Growing up means more than learning the rules you must follow. It means learning which rules you can legitimately break, suggest University of California researcher Kristin Hansen Lagattuta and colleagues.

Rules that must be followed are moral rules such as "Don't steal your brother's paints.” Rules that children may be justified in disobeying are rules that restrict the freedom to be oneself, such as "You can't be friends with Suzy."

"Children learn to identify situations where there may be legitimate grounds for disobeying," Lagattuta and colleagues say.

When does this happen? It appears to be when children's motivation for rule breaking changes from "me, me, me" to "I have to be me." This change from selfishness to selfhood is already underway by the age of four but deepens by the time a child is seven, the researchers found.

What children need to learn about obeying, breaking rules

To explore how children deal with the conflict between what they want and what parents say they may not do, Lagattuta and colleagues studied 60 boys and girls, evenly divided between the ages four, five and seven.

In thirty minute sessions they used illustrated story boards to present child characters in a rule-breaking situation and asked the children what the character would do (not what the character should do) and how the character would feel about it.

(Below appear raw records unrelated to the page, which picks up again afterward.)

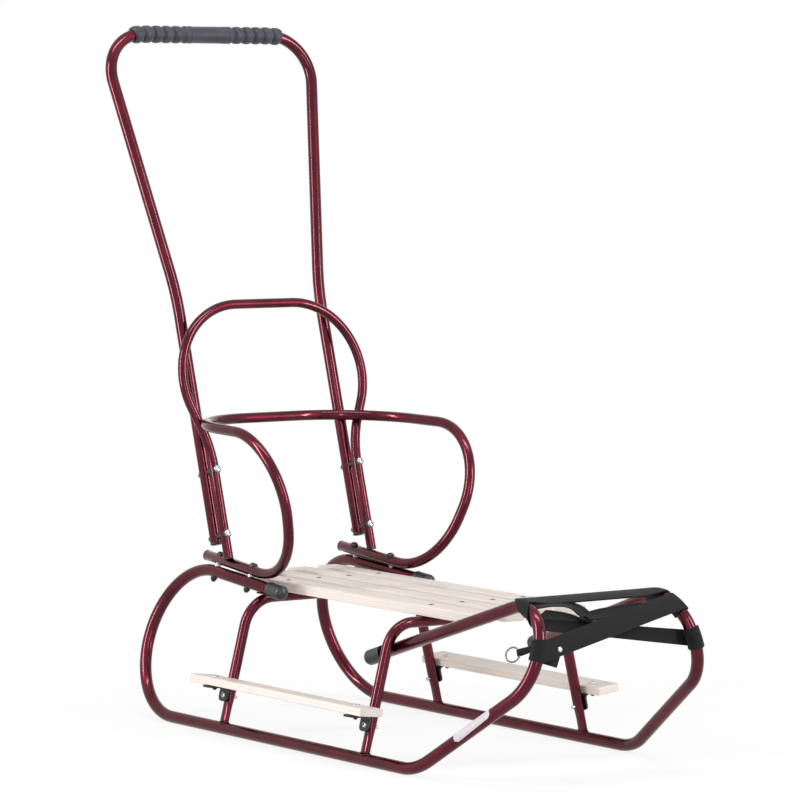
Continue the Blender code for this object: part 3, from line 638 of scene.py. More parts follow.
def piece(name, forms, finishes, stands_for=(), sharp=38):
    """A finished object of forms, which rides on the sled."""
    bm = joined(forms)
    mesh = bpy.data.meshes.new(name)
    bm.to_mesh(mesh)
    bm.free()
    mesh.shade_smooth()
    mesh.set_sharp_from_angle(angle=math.radians(sharp))
    for finish in finishes:
        mesh.materials.append(finish)
    obj = bpy.data.objects.new(name, mesh)
    bpy.context.scene.collection.objects.link(obj)
    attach(obj, "root")
    if stands_for:
        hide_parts(*stands_for)
    return obj


# Shared effects

def new_group(name, inputs, outputs):
    """A node group with named sockets, and its two ends."""
    group = bpy.data.node_groups.new(name, "ShaderNodeTree")
    for label, kind, value in inputs:
        socket = group.interface.new_socket(name=label, in_out="INPUT", socket_type=kind)
        if value is not None:
            socket.default_value = value
    for label, kind in outputs:
        group.interface.new_socket(name=label, in_out="OUTPUT", socket_type=kind)
    return group, group.nodes.new("NodeGroupInput"), group.nodes.new("NodeGroupOutput")


def add_node(tree, kind, settings=None, values=None, links=None):
    """A node with its settings, input values and incoming links."""
    node = tree.nodes.new(kind)
    for key, value in (settings or {}).items():
        setattr(node, key, value)
    for key, value in (values or {}).items():
        node.inputs[key].default_value = value
    for key, socket in (links or {}).items():
        tree.links.new(socket, node.inputs[key])
    return node


def arithmetic(tree, operation, a, b=None):
    """A Math node on sockets or numbers."""
    node = tree.nodes.new("ShaderNodeMath")
    node.operation = operation
    for i, value in enumerate((a, b)):
        if value is None:
            continue
        if isinstance(value, (int, float)):
            node.inputs[i].default_value = value
        else:
            tree.links.new(value, node.inputs[i])
    return node.outputs[0]


def blended(tree, factor, a, b):
    """A colour between two others, by a mask."""
    node = tree.nodes.new("ShaderNodeMix")
    node.data_type = "RGBA"
    tree.links.new(factor, node.inputs[0])
    for i, value in ((6, a), (7, b)):
        if isinstance(value, tuple):
            node.inputs[i].default_value = value
        else:
            tree.links.new(value, node.inputs[i])
    return node.outputs[2]


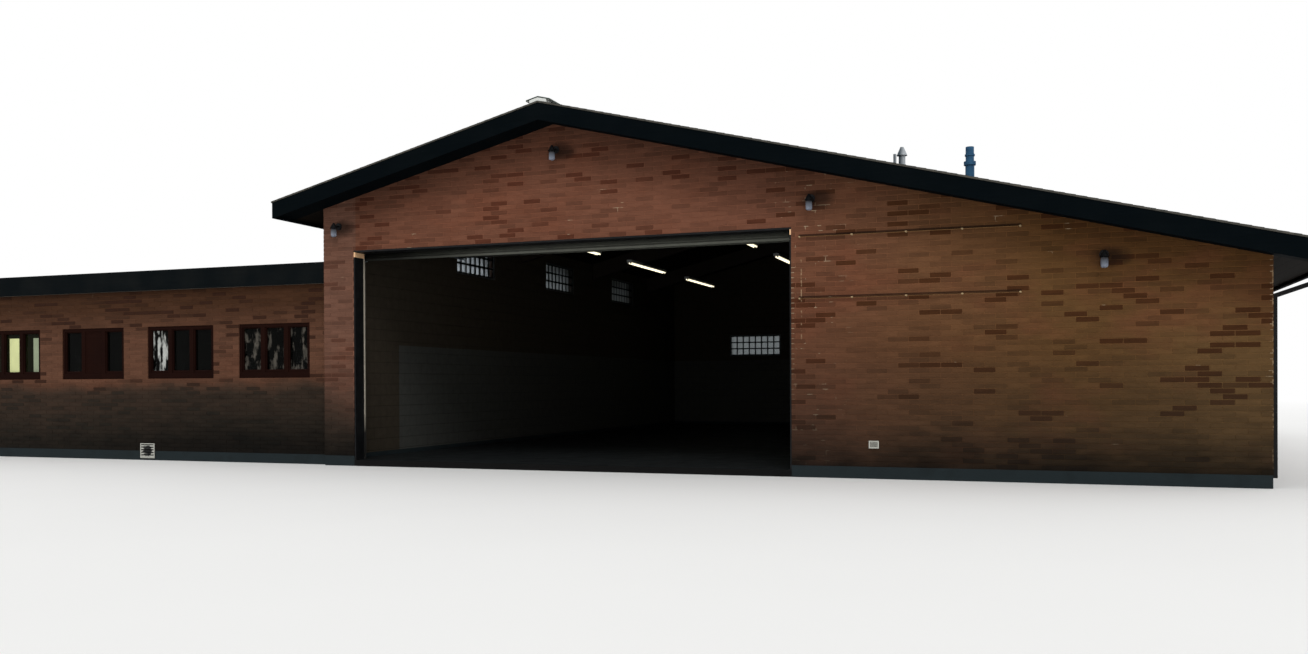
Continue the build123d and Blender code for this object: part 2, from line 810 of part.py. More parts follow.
def make_grille(left, bottom, width, height, face_y):
    """A bordered grille of slanted slats on a wall's face."""
    x, z = (left, left + width), (bottom, bottom + height)
    grille = block(x, (face_y - grille_depth, face_y), z)
    inner_x = (x[0] + grille_border, x[1] - grille_border)
    inner_z = (z[0] + grille_border, z[1] - grille_border)
    grille -= block(inner_x, (face_y - grille_depth, face_y), inner_z)
    pitch = (inner_z[1] - inner_z[0]) / grille_slats
    thick, rise = pitch * slat_thickness_share, pitch * slat_rise_share
    for i in range(grille_slats):
        low = inner_z[0] + i * pitch + (pitch - thick - rise) / 2
        front = [(face_y - grille_depth, low + thick), (face_y - grille_depth, low)]
        grille += prism_along_x(front + [(face_y, low + rise), (face_y, low + rise + thick)], inner_x)
    return grille


export(
    "wall_grilles",
    make_grille(doorway_right + louvre_from_doorway, louvre_bottom, louvre_width, louvre_height, 0),
    make_grille(crawl_vent_left, crawl_vent_bottom, crawl_vent_width, crawl_vent_height, wing_front),
)


# Pipes through the roof, cut off on its slope
capped_pipe_x = bay_width - capped_pipe_from_right
thin_pipe_x = bay_width - thin_pipe_from_right
flue_x = bay_width - flue_from_right


def stand_on_roof(x, y, radius, top):
    """A pipe from the roof's surface up to its top."""
    start = soffit_at(x + radius)
    under = roof_layer(span(x, 4 * radius), span(y, 4 * radius), -roof_thickness, roof_thickness)
    return drum(radius, (x, y, start), (x, y, top)) - under


def make_capped_pipe():
    """A pipe under a conical cap."""
    cap_base = capped_pipe_top - pipe_cap_height / 2
    cap = Pos(capped_pipe_x, pipe_from_front, cap_base + pipe_cap_height / 2) * Cone(
        pipe_cap_radius, capped_pipe_radius / 2, pipe_cap_height
    )
    return stand_on_roof(capped_pipe_x, pipe_from_front, capped_pipe_radius, capped_pipe_top) + cap


def make_flue():
    """A metal flue: its pipe, the storm collar under its joint, and the slimmer head with its band."""
    joint = flue_top - flue_head_height
    flue = stand_on_roof(flue_x, flue_from_front, flue_radius, joint)
    for low, radius, height in (
        (joint - flue_collar_height, flue_collar_radius, flue_collar_height),
        (joint, flue_head_radius, flue_head_height),
        (joint + flue_band_rise, flue_band_radius, flue_band_height),
    ):
        flue += drum(radius, (flue_x, flue_from_front, low), (flue_x, flue_from_front, low + height))
    return flue


export(
    "vent_pipes",
    make_capped_pipe(),
    stand_on_roof(thin_pipe_x, pipe_from_front, thin_pipe_radius, thin_pipe_top),
)
export("flue", make_flue())

# Gutter and downspout
gutter_top = soffit_at(eave_right) + roof_thickness - gutter_below_top
gutter_x = (eave_right, eave_right + gutter_size)


def make_gutter():
    """An open channel along the whole right eave."""
    y, z = (rake_front, rake_rear), (gutter_top - gutter_size, gutter_top)
    hollow = block(
        (gutter_x[0] + gutter_wall, gutter_x[1] - gutter_wall),
        (y[0] + gutter_wall, y[1] - gutter_wall),
        (z[0] + gutter_wall, z[1]),
    )
    return block(gutter_x, y, z) - hollow


def make_downspout():
    """A pipe from the gutter, back under the soffit and down the right wall, with its straps."""
    top_x = (gutter_x[0] + gutter_x[1]) / 2
    wall_x = bay_width + spout_from_wall + spout_width / 2
    turn_z = soffit_at(eave_right) - fascia_drop - spout_depth
    wall_z = turn_z - (top_x - wall_x) * spout_offset_slope
    route = Polyline(
        (top_x, spout_from_front, gutter_top - gutter_size),
        (top_x, spout_from_front, turn_z),
        (wall_x, spout_from_front, wall_z),
        (wall_x, spout_from_front, spout_foot),
    )
    profile = Plane(origin=route @ 0, z_dir=(0, 0, -1)) * Rectangle(spout_width, spout_depth)
    spout = sweep(profile, path=route, transition=Transition.RIGHT)
    strap_x, strap_y = (bay_width, bay_width + spout_from_wall), span(spout_from_front, 2 * spout_depth)
    for z in (spout_foot + strap_from_end, (spout_foot + wall_z) / 2, wall_z - strap_from_end):
        spout += block(strap_x, strap_y, span(z, strap_height))
    return spout


export("right_gutter", make_gutter())
export("right_downspout", make_downspout())
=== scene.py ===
"""Finish and small pieces of a brick fire station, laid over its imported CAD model. Metres, +Z up."""

import math

import bmesh
import bpy
from mathutils import Matrix, Vector


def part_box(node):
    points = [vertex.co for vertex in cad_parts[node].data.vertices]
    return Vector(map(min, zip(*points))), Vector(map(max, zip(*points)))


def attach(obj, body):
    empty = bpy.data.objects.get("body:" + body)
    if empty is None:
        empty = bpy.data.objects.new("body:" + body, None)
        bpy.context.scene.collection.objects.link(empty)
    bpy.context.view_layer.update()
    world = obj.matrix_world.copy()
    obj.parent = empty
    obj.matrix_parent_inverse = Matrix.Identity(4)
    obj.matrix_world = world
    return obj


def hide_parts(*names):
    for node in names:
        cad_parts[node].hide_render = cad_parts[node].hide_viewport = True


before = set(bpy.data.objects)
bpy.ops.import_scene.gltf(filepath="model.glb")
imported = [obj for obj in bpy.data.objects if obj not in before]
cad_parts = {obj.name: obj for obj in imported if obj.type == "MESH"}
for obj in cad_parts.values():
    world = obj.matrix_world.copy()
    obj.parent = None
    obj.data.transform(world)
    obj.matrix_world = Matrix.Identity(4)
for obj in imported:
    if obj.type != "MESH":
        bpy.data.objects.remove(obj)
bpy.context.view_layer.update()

# Long bricks in half bond, with their courses counted from the bay floor
brick_length = 0.3048
course_height = 0.0762
brick_joint = 0.010
brick_proud = 0.005
brick_bed = 0.004
brick_chamfer = 0.002
brick_unevenness = 0.004

# Roof of the bay: both slopes rise 3 in 12, under shingles and a ridge vent
roof_slope = 0.25
roof_thickness = 0.245
shingle_length = 0.305
shingle_exposure = 0.143
shingle_cover = 0.025
shingle_butt = 0.007
shingle_joint = 0.004
shingle_unevenness = 0.002
shingle_patches = 0.35
ridge_cap = 0.022

# What the rows of bricks and shingles share: the shortest piece kept, and a ridge that cuts nothing
shortest_piece = 0.02
no_ridge = 100.0

# Frames of the wing's windows, as they are packed
wing_lites = 3
wing_frame_side = 0.060
wing_frame_bottom = 0.110
wing_mullion = 0.090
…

In some of the situations, the character was strongly self-identified with a prohibited action. For example, a character called ‘Gloria the Painter’ wants to paint pictures, but her mother says, "Gloria, you should not paint pictures!" and leaves the room.

In another situation, Gloria can paint only if she takes her brother's painting set away from him and is explicitly told not to steal her brother's paints. Alternatively, the character in these situations may be named Gloria, but is described as a girl who likes to paint, but likes to do other things, too.

The youngest children in the study were most likely to break rules in all situations - a finding the researchers found a bit puzzling, as even three year olds have been shown to view moral rules as more binding than those restricting their personal identities.

However, by the time children reached the age of seven, they were much more likely to say story characters felt good about following moral rules. Also, older children were increasingly able to say characters would obey a rule even though it made them feel bad.

That's a big development, Lagattuta and colleagues suggest. It's easy to tolerate feeling good about obeying a rule ("feel good compliance") and easy to feel bad about breaking a rule ("feel bad transgression"), but these are not the most developmentally advanced responses.

"In some situations, notably when authority figures restrict actions essential to sense of self or identity, judgments of 'feel bad compliance' and 'feel good transgression' may be more appropriate," Lagattuta and colleagues suggest.

Children not only break rules that intrude on their sense of selves, but they also feel good about breaking these rules, Lagattuta and colleagues find.